» **DIRECTIONS FOR THIS TASK**:
Start at the line containing "make_bars(silicone)", stop at the line containing "before = set(bpy.data.objects)", and set down every line in that stretch exactly as written, and nothing else.

» **SOURCE DATA**:
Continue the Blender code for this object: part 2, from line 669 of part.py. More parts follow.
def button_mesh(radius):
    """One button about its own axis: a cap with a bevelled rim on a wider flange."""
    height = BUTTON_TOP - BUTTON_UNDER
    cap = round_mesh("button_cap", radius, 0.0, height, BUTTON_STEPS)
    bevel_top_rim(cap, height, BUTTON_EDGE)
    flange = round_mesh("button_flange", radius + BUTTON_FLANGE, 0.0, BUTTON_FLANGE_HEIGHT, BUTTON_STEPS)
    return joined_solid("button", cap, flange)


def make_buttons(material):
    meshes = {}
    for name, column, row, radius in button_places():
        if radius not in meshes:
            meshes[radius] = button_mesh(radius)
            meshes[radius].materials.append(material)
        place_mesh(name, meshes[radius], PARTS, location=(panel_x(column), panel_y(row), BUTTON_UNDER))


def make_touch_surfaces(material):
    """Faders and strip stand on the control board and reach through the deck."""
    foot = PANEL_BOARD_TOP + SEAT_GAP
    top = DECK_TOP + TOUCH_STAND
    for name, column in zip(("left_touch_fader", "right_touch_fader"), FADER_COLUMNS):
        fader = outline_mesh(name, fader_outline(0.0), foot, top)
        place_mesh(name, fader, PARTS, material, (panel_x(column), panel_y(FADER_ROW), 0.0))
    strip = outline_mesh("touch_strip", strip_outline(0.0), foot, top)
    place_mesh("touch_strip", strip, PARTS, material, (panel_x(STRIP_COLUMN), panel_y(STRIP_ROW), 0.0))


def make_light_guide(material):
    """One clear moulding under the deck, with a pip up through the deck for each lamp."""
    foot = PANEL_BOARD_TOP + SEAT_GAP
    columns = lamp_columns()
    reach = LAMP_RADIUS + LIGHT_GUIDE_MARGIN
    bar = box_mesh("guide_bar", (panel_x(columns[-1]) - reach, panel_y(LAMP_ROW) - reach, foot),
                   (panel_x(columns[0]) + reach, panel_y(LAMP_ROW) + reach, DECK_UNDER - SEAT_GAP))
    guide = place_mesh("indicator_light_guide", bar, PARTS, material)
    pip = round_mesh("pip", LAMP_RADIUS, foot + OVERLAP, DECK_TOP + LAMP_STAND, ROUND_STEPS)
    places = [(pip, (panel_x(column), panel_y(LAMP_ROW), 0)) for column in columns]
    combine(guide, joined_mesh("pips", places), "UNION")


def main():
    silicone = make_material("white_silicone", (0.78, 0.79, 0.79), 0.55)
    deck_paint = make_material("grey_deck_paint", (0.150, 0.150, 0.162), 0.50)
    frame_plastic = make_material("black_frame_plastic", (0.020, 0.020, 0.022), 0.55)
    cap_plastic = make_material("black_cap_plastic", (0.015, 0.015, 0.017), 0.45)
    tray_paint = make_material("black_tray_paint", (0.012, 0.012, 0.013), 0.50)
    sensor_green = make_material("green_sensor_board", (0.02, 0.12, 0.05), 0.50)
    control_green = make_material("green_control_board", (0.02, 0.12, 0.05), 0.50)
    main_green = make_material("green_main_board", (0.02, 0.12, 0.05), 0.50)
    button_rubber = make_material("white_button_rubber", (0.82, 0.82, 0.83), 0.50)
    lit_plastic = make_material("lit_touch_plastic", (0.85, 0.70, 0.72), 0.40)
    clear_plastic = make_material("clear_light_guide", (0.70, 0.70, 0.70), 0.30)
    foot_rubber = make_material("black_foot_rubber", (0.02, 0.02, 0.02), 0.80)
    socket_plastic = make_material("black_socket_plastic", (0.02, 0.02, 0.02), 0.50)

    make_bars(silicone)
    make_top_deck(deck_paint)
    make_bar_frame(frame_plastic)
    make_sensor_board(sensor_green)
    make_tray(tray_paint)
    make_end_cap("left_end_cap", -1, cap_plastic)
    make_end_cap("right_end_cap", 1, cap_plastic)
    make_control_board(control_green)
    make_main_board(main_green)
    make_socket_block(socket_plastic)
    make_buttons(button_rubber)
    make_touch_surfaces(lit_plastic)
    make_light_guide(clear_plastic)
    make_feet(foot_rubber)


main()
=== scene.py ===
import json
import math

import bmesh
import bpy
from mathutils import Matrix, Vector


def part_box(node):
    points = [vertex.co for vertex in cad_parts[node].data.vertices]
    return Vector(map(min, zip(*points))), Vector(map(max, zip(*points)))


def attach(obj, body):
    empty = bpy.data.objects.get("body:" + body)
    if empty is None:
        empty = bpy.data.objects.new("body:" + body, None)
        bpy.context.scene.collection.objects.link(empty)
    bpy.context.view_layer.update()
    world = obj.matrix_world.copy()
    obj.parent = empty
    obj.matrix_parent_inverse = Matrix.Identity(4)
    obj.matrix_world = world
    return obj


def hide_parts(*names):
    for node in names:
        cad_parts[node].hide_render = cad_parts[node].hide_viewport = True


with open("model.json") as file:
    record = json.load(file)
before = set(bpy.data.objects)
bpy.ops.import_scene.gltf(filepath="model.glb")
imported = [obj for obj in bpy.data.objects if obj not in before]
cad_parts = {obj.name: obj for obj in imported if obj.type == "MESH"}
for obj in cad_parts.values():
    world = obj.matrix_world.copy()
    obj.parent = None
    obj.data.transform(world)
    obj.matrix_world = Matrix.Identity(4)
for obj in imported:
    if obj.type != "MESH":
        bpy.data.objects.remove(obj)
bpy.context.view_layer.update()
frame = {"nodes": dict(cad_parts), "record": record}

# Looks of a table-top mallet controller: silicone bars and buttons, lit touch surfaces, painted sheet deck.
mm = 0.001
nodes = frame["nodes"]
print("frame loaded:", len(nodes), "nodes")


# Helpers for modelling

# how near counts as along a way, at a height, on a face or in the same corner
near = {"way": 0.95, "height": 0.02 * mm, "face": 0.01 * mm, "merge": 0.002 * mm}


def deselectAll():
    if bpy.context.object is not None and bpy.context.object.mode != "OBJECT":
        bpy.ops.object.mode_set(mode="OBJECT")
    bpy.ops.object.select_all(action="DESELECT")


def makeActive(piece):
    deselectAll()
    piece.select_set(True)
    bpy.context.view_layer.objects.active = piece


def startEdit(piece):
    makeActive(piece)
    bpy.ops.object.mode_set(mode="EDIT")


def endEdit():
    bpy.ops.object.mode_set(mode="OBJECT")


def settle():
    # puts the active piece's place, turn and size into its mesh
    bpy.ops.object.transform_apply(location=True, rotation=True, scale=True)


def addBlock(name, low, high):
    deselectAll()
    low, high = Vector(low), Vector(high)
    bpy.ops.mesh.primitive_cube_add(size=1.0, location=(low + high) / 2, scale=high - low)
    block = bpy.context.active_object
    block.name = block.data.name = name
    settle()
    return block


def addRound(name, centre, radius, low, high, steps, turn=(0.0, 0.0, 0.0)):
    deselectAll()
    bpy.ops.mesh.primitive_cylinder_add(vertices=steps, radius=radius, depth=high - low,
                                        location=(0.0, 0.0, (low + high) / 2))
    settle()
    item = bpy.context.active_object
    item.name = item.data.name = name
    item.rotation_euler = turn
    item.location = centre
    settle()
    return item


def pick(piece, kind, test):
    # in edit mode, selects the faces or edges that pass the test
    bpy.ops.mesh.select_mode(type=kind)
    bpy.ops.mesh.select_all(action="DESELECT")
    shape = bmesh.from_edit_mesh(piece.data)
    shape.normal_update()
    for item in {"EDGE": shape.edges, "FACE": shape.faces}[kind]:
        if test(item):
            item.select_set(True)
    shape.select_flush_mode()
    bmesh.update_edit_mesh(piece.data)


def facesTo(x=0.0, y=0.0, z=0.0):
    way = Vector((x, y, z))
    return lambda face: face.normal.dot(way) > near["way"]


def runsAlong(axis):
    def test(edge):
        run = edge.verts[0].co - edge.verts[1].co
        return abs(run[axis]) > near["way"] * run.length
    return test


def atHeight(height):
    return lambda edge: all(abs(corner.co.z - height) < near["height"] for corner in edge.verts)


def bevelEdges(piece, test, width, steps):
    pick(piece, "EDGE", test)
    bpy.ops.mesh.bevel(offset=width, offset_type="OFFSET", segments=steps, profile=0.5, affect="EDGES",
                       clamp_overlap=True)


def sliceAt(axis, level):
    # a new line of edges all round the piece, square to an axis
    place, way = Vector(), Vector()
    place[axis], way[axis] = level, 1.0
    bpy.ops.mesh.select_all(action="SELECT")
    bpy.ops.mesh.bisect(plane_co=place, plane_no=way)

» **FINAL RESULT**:
    make_bars(silicone)
    make_top_deck(deck_paint)
    make_bar_frame(frame_plastic)
    make_sensor_board(sensor_green)
    make_tray(tray_paint)
    make_end_cap("left_end_cap", -1, cap_plastic)
    make_end_cap("right_end_cap", 1, cap_plastic)
    make_control_board(control_green)
    make_main_board(main_green)
    make_socket_block(socket_plastic)
    make_buttons(button_rubber)
    make_touch_surfaces(lit_plastic)
    make_light_guide(clear_plastic)
    make_feet(foot_rubber)


main()
=== scene.py ===
import json
import math

import bmesh
import bpy
from mathutils import Matrix, Vector


def part_box(node):
    points = [vertex.co for vertex in cad_parts[node].data.vertices]
    return Vector(map(min, zip(*points))), Vector(map(max, zip(*points)))


def attach(obj, body):
    empty = bpy.data.objects.get("body:" + body)
    if empty is None:
        empty = bpy.data.objects.new("body:" + body, None)
        bpy.context.scene.collection.objects.link(empty)
    bpy.context.view_layer.update()
    world = obj.matrix_world.copy()
    obj.parent = empty
    obj.matrix_parent_inverse = Matrix.Identity(4)
    obj.matrix_world = world
    return obj


def hide_parts(*names):
    for node in names:
        cad_parts[node].hide_render = cad_parts[node].hide_viewport = True


with open("model.json") as file:
    record = json.load(file)
before = set(bpy.data.objects)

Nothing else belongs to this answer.